EXERCISE REQUIREMENTS: Would you restate all the data that follows, word for word?

[begin SUPPLIED INFORMATION]

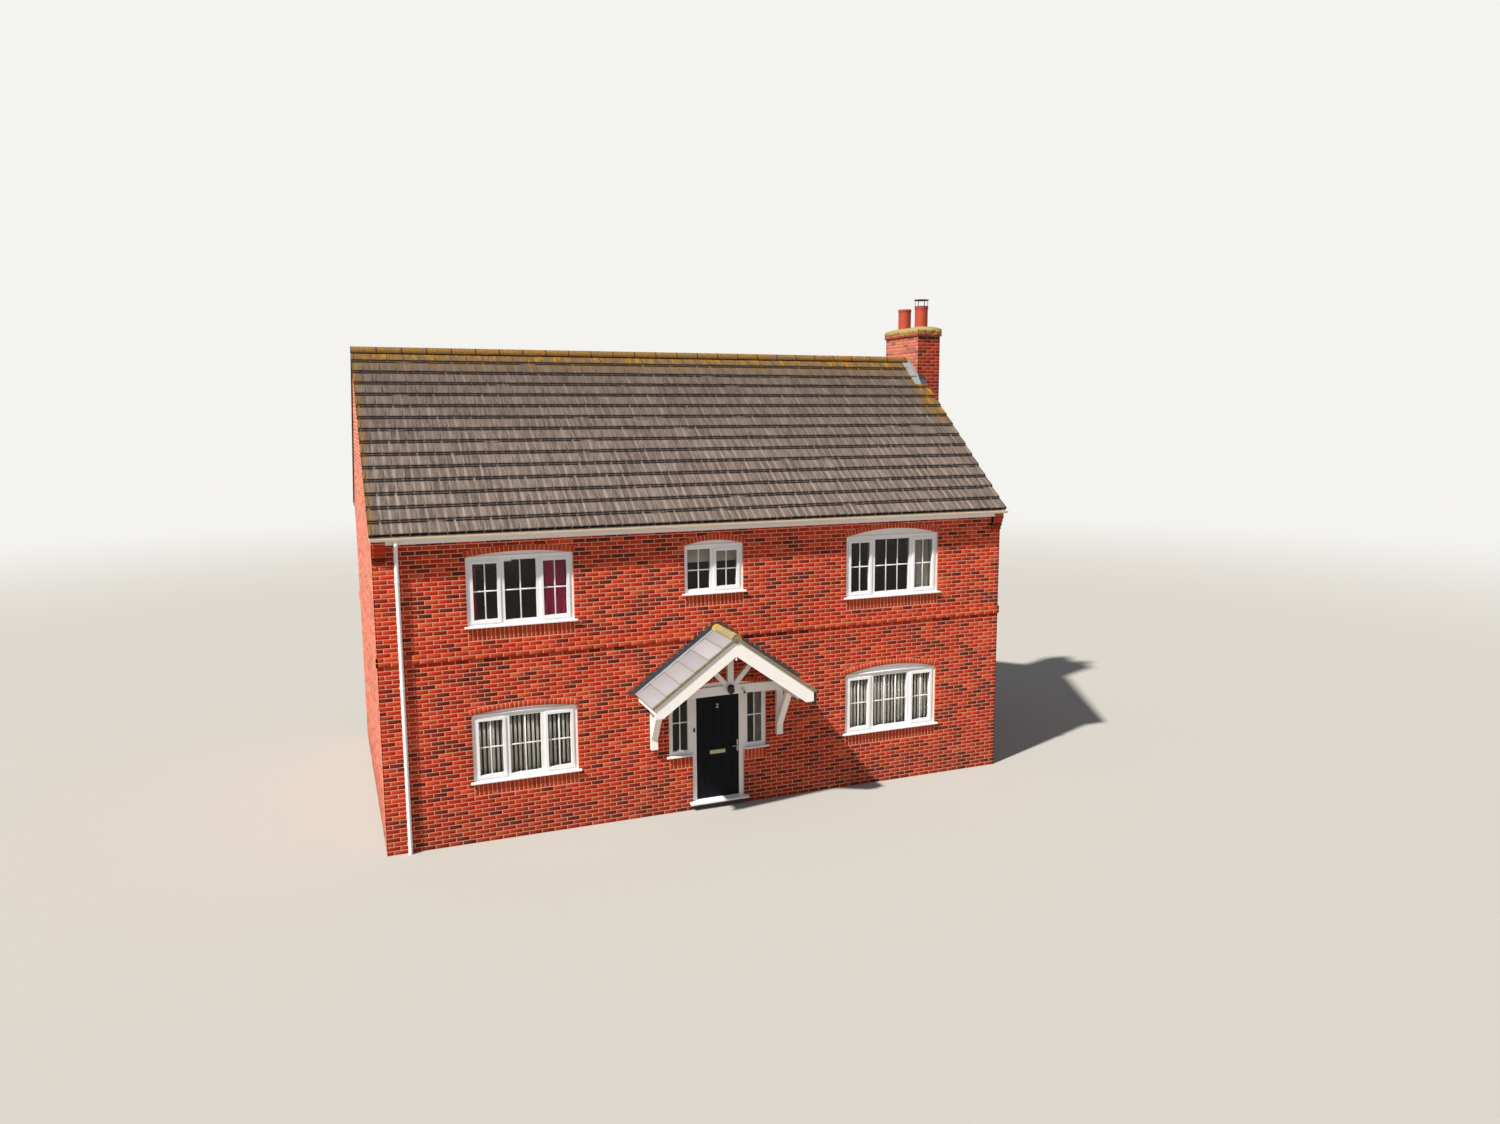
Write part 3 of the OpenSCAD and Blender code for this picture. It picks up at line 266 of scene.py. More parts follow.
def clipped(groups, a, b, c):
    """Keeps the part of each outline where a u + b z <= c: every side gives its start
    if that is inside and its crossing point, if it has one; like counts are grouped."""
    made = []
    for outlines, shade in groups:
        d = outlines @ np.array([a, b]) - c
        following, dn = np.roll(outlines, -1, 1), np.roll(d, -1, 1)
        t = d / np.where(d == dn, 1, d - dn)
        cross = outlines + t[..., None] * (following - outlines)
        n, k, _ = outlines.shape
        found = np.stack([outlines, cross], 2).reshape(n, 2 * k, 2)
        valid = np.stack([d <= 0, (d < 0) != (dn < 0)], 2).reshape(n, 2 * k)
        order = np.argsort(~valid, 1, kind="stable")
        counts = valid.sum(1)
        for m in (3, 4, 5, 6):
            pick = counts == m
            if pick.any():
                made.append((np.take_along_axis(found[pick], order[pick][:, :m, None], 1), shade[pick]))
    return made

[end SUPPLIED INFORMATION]

WORKED SOLUTION:
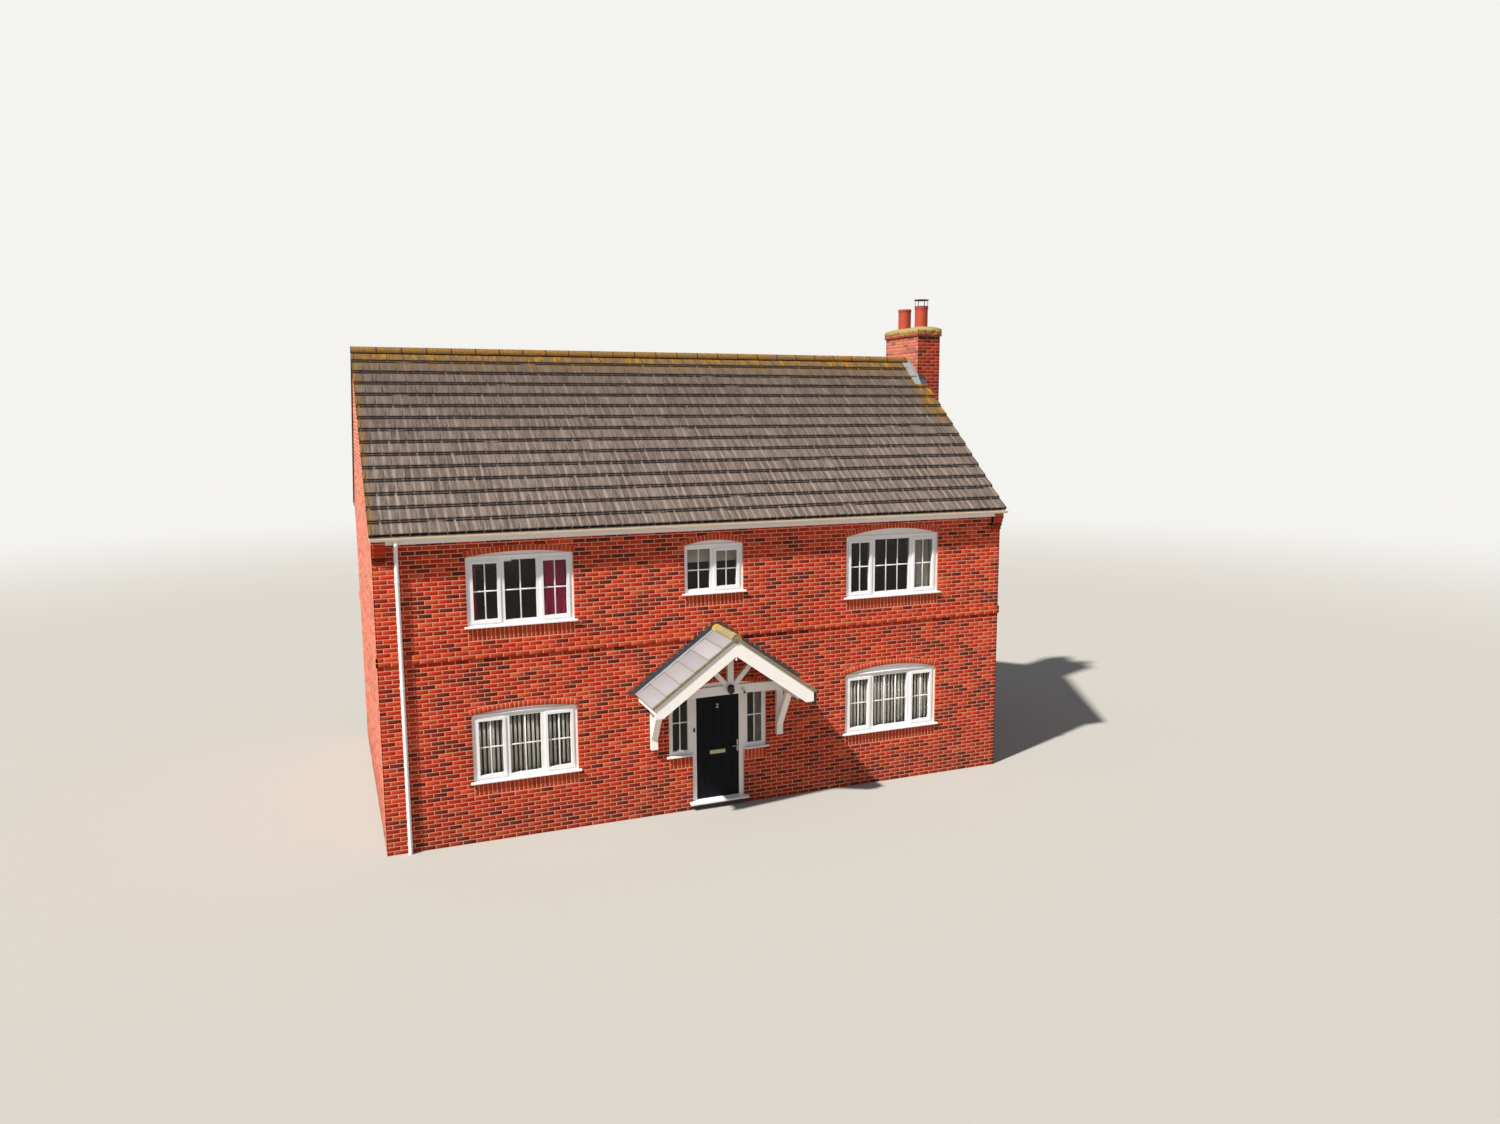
Write part 3 of the OpenSCAD and Blender code for this picture. It picks up at line 266 of scene.py. More parts follow.
def clipped(groups, a, b, c):
    """Keeps the part of each outline where a u + b z <= c: every side gives its start
    if that is inside and its crossing point, if it has one; like counts are grouped."""
    made = []
    for outlines, shade in groups:
        d = outlines @ np.array([a, b]) - c
        following, dn = np.roll(outlines, -1, 1), np.roll(d, -1, 1)
        t = d / np.where(d == dn, 1, d - dn)
        cross = outlines + t[..., None] * (following - outlines)
        n, k, _ = outlines.shape
        found = np.stack([outlines, cross], 2).reshape(n, 2 * k, 2)
        valid = np.stack([d <= 0, (d < 0) != (dn < 0)], 2).reshape(n, 2 * k)
        order = np.argsort(~valid, 1, kind="stable")
        counts = valid.sum(1)
        for m in (3, 4, 5, 6):
            pick = counts == m
            if pick.any():
                made.append((np.take_along_axis(found[pick], order[pick][:, :m, None], 1), shade[pick]))
    return made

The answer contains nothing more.